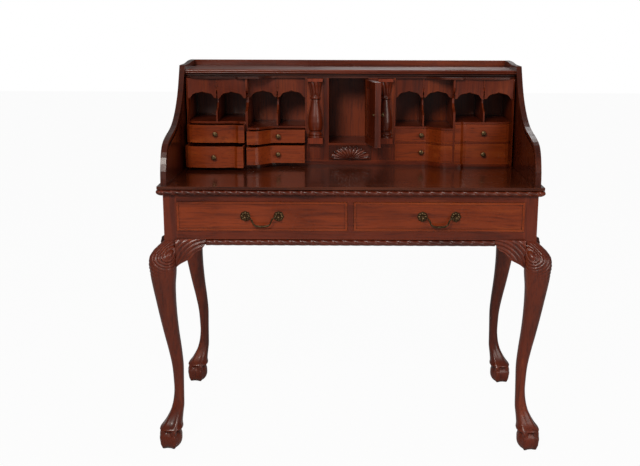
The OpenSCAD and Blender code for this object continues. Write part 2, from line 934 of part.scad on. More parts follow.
module knob_left_outer_upper() {
  outer_knob(-1, true, pull_outer_up);
}

module knob_left_outer_lower() {
  outer_knob(-1, false, pull_outer_low);
}

module knob_left_inner_upper() {
  inner_knob(-1, true, pull_inner_up);
}

module knob_left_inner_lower() {
  inner_knob(-1, false, pull_inner_low);
}

module knob_right_outer_upper() {
  outer_knob(1, true, 0);
}

module knob_right_outer_lower() {
  outer_knob(1, false, 0);
}

module knob_right_inner_upper() {
  inner_knob(1, true, 0);
}

module knob_right_inner_lower() {
  inner_knob(1, false, 0);
}

// Drawer under the door, with a fan shell on its front.
module shell_drawer() {
  g = small_gap;
  x = door_half - g;
  z0 = desk_h + base_inner + g;
  z1 = shell_top - g;
  rear = back_in - 2 * gap;
  ribs = 11;
  color(mahogany)
    seat() {
      difference() {
        box(-x, x, mid_front - 1, rear, z0, z1);
        box(-x + box_t, x - box_t, mid_front + front_t, rear - box_t, z0 + box_t, z1 + 1);
      }
      intersection() {
        translate([0, mid_front - 1, z0 + 4])
          for (i = [0:ribs - 1]) {
            a = 6 + 168 / (ribs - 1) * i;
            reach = 1 / norm([cos(a) / (0.86 * x), sin(a) / (0.80 * (z1 - z0))]);
            rotate([0, 90 - a, 0]) {
              cylinder(reach, 1.5, 5.2);
              translate([0, 0, reach])
                sphere(5.2, $fn = 24);
            }
          }
        box(-x, x, mid_front - 20, mid_front, z0, z1);
      }
    }
}

// Document slide: a tall narrow box open at its inner side.
module slide(side) {
  g = small_gap;
  x0 = slide_in + g;
  x1 = col_part - g;
  z0 = door_z + g;
  z1 = under_roof - g;
  rear = back_in - 2 * gap;
  color(mahogany)
    seat()
      scale([side, 1, 1])
        difference() {
          box(x0, x1, mid_front, rear, z0, z1);
          box(x0 + box_t, x1 - box_t, mid_front + front_t, rear - box_t, z0 + box_t, z1 + 1);
        }
}

module slide_left() {
  slide(-1);
}

module slide_right() {
  slide(1);
}

// Half column: square foot, rings, swelling shaft, narrow neck and leafy head.
module column(side) {
  g = small_gap;
  z0 = door_z + g;
  h = under_roof - g - z0;
  r = column_r;
  x = (slide_in + col_part) / 2;
  color(mahogany)
    seat()
      scale([side, 1, 1])
        intersection() {
          union() {
            translate([x, mid_front, z0])
              rotate_extrude($fn = 40)
                polygon([[0, 0], [r, 0], [r, 0.10 * h], [0.86 * r, 0.12 * h],
                  [0.95 * r, 0.145 * h], [0.86 * r, 0.17 * h], [0.74 * r, 0.19 * h],
                  [0.88 * r, 0.21 * h], [0.98 * r, 0.27 * h], [r, 0.33 * h],
                  [0.94 * r, 0.42 * h], [0.78 * r, 0.52 * h], [0.6 * r, 0.62 * h],
                  [0.52 * r, 0.68 * h], [0.7 * r, 0.69 * h], [0.7 * r, 0.71 * h],
                  [0.6 * r, 0.73 * h], [0.72 * r, 0.78 * h], [0.80 * r, 0.86 * h],
                  [0.94 * r, 0.91 * h], [r, 0.93 * h], [r, h], [0, h]]);
            box(x - r, x + r, mid_front - r, mid_front, z0, z0 + 0.09 * h);
            box(x - r, x + r, mid_front - r, mid_front, z0 + 0.955 * h, z0 + h);
          }
          box(slide_in + g, col_part - g, mid_front - 60, mid_front, z0, z0 + h);
        }
}

module column_left() {
  column(-1);
}

module column_right() {
  column(1);
}

writing_top();
top_carved_moulding();
leg_front_left();
leg_front_right();
leg_back_left();
leg_back_right();
knee_brackets();
front_rails();
side_aprons();
back_apron();
skirt_carved_moulding();
drawer_runners();
wide_drawer_left();
wide_drawer_right();
rosettes_left();
rosettes_right();
bail_left();
bail_right();
side_panel_left();
side_panel_right();
upper_shelf();
gallery_rail();
back_panel();
shutter_lead_rail();
shutter_flat_slats();
shutter_hanging_slats();
interior_base();
interior_roof();
interior_back();
interior_partitions();
interior_shelves();
slim_dividers();
valances();
door_stiles();
door();
door_knob();
shell_drawer();
slide_left();
column_left();
slide_right();
column_right();
drawer_left_outer_upper();
drawer_left_outer_lower();
drawer_left_inner_upper();
drawer_left_inner_lower();
drawer_right_outer_upper();
drawer_right_outer_lower();
drawer_right_inner_upper();
drawer_right_inner_lower();
knob_left_outer_upper();
knob_left_outer_lower();
knob_left_inner_upper();
knob_left_inner_lower();
knob_right_outer_upper();
knob_right_outer_lower();
knob_right_inner_upper();
knob_right_inner_lower();
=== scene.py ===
"""Looks of the roll top desk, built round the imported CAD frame."""
import math

import bpy
import numpy as np
from mathutils import Matrix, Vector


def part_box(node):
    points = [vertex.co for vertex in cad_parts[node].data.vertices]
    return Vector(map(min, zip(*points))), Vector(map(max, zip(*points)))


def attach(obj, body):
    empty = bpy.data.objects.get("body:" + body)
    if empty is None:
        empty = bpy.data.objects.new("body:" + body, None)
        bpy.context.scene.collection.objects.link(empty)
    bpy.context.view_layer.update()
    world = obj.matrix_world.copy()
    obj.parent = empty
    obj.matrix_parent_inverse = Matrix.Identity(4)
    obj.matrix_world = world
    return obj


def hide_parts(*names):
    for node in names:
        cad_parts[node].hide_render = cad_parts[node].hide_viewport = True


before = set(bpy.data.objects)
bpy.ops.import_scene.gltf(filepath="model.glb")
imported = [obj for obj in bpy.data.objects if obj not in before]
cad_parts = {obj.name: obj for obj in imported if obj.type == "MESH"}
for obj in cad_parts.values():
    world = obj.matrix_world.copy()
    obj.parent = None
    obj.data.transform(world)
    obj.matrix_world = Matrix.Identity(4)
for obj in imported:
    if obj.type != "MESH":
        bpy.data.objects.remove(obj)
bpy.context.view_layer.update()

MM = 0.001
MID_Y = 0.278
CASE_HALF = 0.521
CASE_DEPTH = 0.6
POST = 0.036
BACK_POST = 0.525
UNDER_TOP = 0.749
LEG_H = 0.624
BEAD_H = 0.018
LOBE, SLANT = 0.030, 1.3


# ---------------------------------------------------------------- materials
class Nodes:
    """A short way to add and join shader nodes."""

    def __init__(self, name):
        self.mat = bpy.data.materials.new(name)
        self.mat.use_nodes = True
        self.tree = self.mat.node_tree
        self.tree.nodes.clear()
        self.out = self.add("ShaderNodeOutputMaterial")
        self.bsdf = self.add("ShaderNodeBsdfPrincipled")
        self.join(self.bsdf, "BSDF", self.out, "Surface")

    def add(self, kind, inputs=None, **props):
        node = self.tree.nodes.new(kind)
        for k, v in props.items():
            setattr(node, k, v)
        for k, v in (inputs or {}).items():
            node.inputs[k].default_value = v
        return node

    def join(self, a, out, b, into):
        self.tree.links.new(a.outputs[out], b.inputs[into])

    def ramp(self, src, out, stops):
        node = self.add("ShaderNodeValToRGB")
        el = node.color_ramp.elements
        while len(el) < len(stops):
            el.new(0.5)
        for e, (pos, col) in zip(el, stops):
            e.position = pos
            e.color = (*col, 1) if len(col) == 3 else col
        self.join(src, out, node, "Fac")
        return node

    def mix(self, blend, fac, a, a_out, b, b_out):
        node = self.add("ShaderNodeMix", data_type="RGBA", blend_type=blend)
        if isinstance(fac, tuple):
            self.tree.links.new(fac[0].outputs[fac[1]], node.inputs[0])
        else:
            node.inputs[0].default_value = fac
        self.tree.links.new(a.outputs[a_out], node.inputs[6])
        self.tree.links.new(b.outputs[b_out], node.inputs[7])
        return node


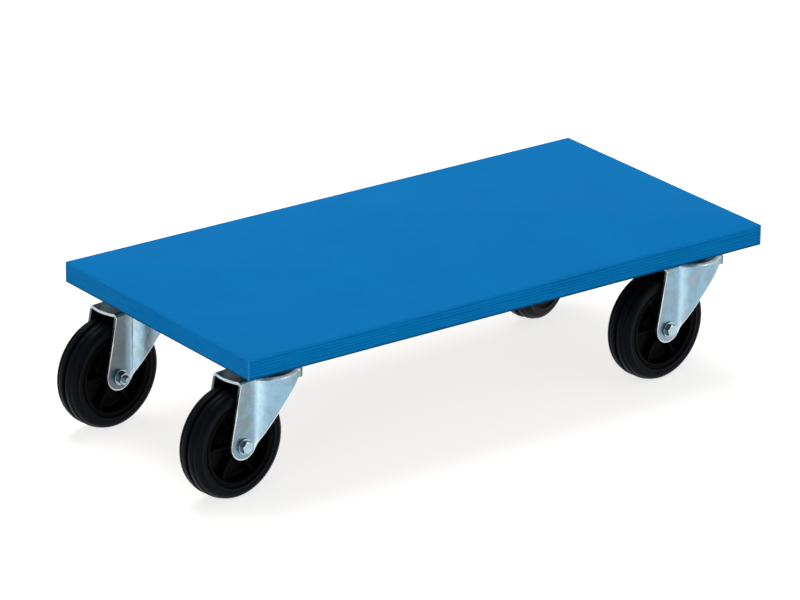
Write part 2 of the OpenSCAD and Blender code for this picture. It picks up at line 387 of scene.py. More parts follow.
def zinc(name, blue=1.0, rough_lo=0.24, rough_hi=0.40, light=1.0, metal=1.0, shaded=False):
    """Bright zinc plate with a blue passivation: faint bands of blue, green and rose, and small marks.

    On the forks two attributes paint light and shade into it: "shade" runs from 0 on the crown, a painted
    shade of the board's shadow, over the legs and the cup to 1 on a painted highlight at the bend between
    them, and
    "arris" is 1 on the painted highlight along a free edge and less on the crown's rim.
    """
    n = Nodes(name)
    cloud = n.noise(n.scaled(1, 1, 0.7), 34, 4, 0.6, 0.6)
    fine = n.noise(n.scaled(1, 1, 1), 420, 3, 0.6)
    spangle = n.noise(n.scaled(1, 1, 1), 95, 3, 0.6, 1.2)
    stops = [(0.28, (0.38, 0.36, 0.40)), (0.40, (0.29, 0.40, 0.47)), (0.50, (0.33, 0.49, 0.60)),
             (0.60, (0.28, 0.41, 0.45)), (0.70, (0.40, 0.42, 0.47))]
    tint = n.ramp(cloud, [(at, tuple(v * light for v in c)) for at, c in stops])
    plain = (0.44 * light, 0.49 * light, 0.53 * light, 1)
    colour = n.mix(blue, plain, tint) if blue < 1 else tint
    pale = (0.46 * light, 0.60 * light, 0.69 * light, 1)
    colour = n.mix(n.grey(spangle, 0.0, 0.35, 0.45, 0.75), colour, pale)
    spots = n.cells(n.scaled(1, 1, 1), 75)
    spot = n.grey(spots, 0.45, 0.0, 0.02, 0.045)
    spot = n.maths("MULTIPLY", spot, n.grey(cloud, 0.0, 1.0, 0.54, 0.58))
    colour = n.mix(spot, colour, (0.16, 0.17, 0.18, 1))
    if shaded:
        # painted light and shade: dark brown on the crown, grey on the legs, light blue on the cup, brighter
        # than the plate at the bend
        cast = n.ramp(n.mask("shade"), [(0.0, (0.30, 0.25, 0.22)), (0.33, (0.66, 0.66, 0.66)),
                                         (0.66, (0.78, 0.86, 0.93)), (1.0, (1.45, 1.42, 1.40))])
        colour = n.mix(1.0, colour, cast, "MULTIPLY")
        # painted highlight: the bright line along free edges is mixed towards white
        arris = n.mask("arris")
        colour = n.mix(arris, colour, (0.93, 0.95, 0.97, 1))
        metal = n.grey(arris, 1.0, 0.35)
    rough = n.grey(spangle, rough_lo, rough_hi, 0.3, 0.7)
    relief = n.bump(fine, 0.05, 0.0003)
    relief = n.bump(spangle, 0.06, 0.0012, relief)
    return n.finish(Base_Color=colour, Metallic=metal, Roughness=rough, Normal=relief)


def rubber(name):
    n = Nodes(name)
    cloud = n.noise(n.scaled(1, 1, 1), 45, 4, 0.6)
    fine = n.noise(n.scaled(1, 1, 1), 700, 3, 0.7)
    colour = n.ramp(cloud, [(0.3, (0.0008, 0.0014, 0.0026)), (0.7, (0.0018, 0.0032, 0.0056))])
    dust = n.grey(n.noise(n.scaled(1, 1, 1), 190, 5, 0.7), 0.0, 0.22, 0.55, 0.8)
    colour = n.mix(dust, colour, (0.006, 0.009, 0.014, 1))
    rough = n.grey(fine, 0.30, 0.46)
    return n.finish(Base_Color=colour, Roughness=rough, Normal=n.bump(fine, 0.12, 0.0003),
                    Specular_IOR_Level=0.05)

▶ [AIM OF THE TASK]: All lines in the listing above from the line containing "knob_left_outer_upper();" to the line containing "obj.matrix_parent_inverse = Matrix.Identity(4)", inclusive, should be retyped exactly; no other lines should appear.

▶ [FINISHED TASK]:
knob_left_outer_upper();
knob_left_outer_lower();
knob_left_inner_upper();
knob_left_inner_lower();
knob_right_outer_upper();
knob_right_outer_lower();
knob_right_inner_upper();
knob_right_inner_lower();
=== scene.py ===
"""Looks of the roll top desk, built round the imported CAD frame."""
import math

import bpy
import numpy as np
from mathutils import Matrix, Vector


def part_box(node):
    points = [vertex.co for vertex in cad_parts[node].data.vertices]
    return Vector(map(min, zip(*points))), Vector(map(max, zip(*points)))


def attach(obj, body):
    empty = bpy.data.objects.get("body:" + body)
    if empty is None:
        empty = bpy.data.objects.new("body:" + body, None)
        bpy.context.scene.collection.objects.link(empty)
    bpy.context.view_layer.update()
    world = obj.matrix_world.copy()
    obj.parent = empty
    obj.matrix_parent_inverse = Matrix.Identity(4)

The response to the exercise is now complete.